Luxating patella is sometimes referred to as a loose knee, but this is really not an accurate description of the condition. It is most frequently found in small, toy and miniature dogs but it is known to occur in any size breed. Virtually all small and toy breeds can have the condition which is considered to be genetic in nature and the dog is therefore born predisposed to the condition.
patella is caused by a malformation of the knee. The kneecap is kept in place by two bony grooves that extend down the front of the femur, which is the thigh bone, as well as by muscles and tendons. The patella, the kneecap, then rides up and down these grooves to control the movement of the joint between the femur and the lower bone in the hind leg, the tibia. In small and toy breeds, often these ridges or grooves are too shallow and they allow the kneecap (the patella) to move sideways across the surface of the femur, usually to the inside. When this happens, the leg stays drawn up in a bent position until the muscle relaxes and it slips back outwards and into the groove.
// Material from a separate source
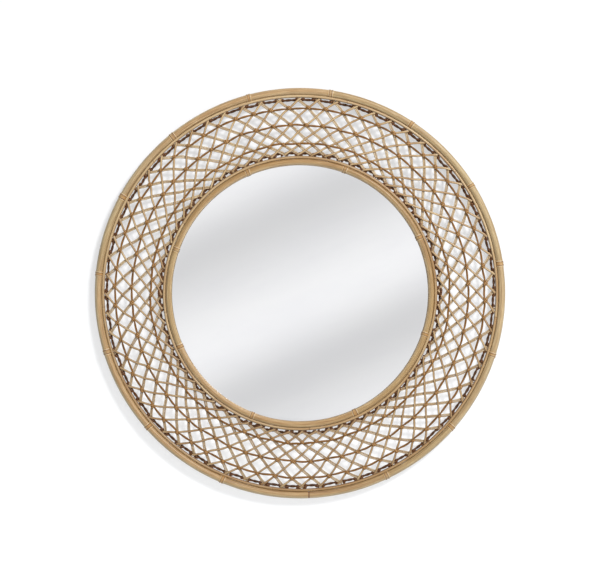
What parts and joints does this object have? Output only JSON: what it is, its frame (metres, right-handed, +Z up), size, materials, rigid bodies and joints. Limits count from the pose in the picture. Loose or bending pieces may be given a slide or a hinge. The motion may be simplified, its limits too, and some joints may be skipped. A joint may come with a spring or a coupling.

Commonly dog owners will notice their dog is running or walking and all of a sudden one hind leg remains bent and held up off the ground or held up and back. The dog may yelp in pain but then in a couple of minutes the leg goes back to normal and the dog appears no worse for the incident. As the condition continues to occur the constant repositioning of the kneecap will become more and more frequent and it can cause severe lameness for days at a time. It also becomes more frequent as the dog ages although it is most commonly seen in dogs over the age of five with a history of on and off lameness.
Treatment can include several different options such as joint supplements, special diets, weight reduction, physical therapy and even surgical correction. The surgery entails anchoring the kneecap or deepening the grooves to keep the kneecap in the correct position. In some cases the tendons may also be attached to a lower position on the knee to help to provide more stability for the movement of the kneecap without jumping out of the grooves. At the clinic we can discuss the best possible option for your dog based on the data we obtain from examination and possible radiographs of the affected knee. Each procedure will be designed with your dog’s long term health, comfort and mobility in mind.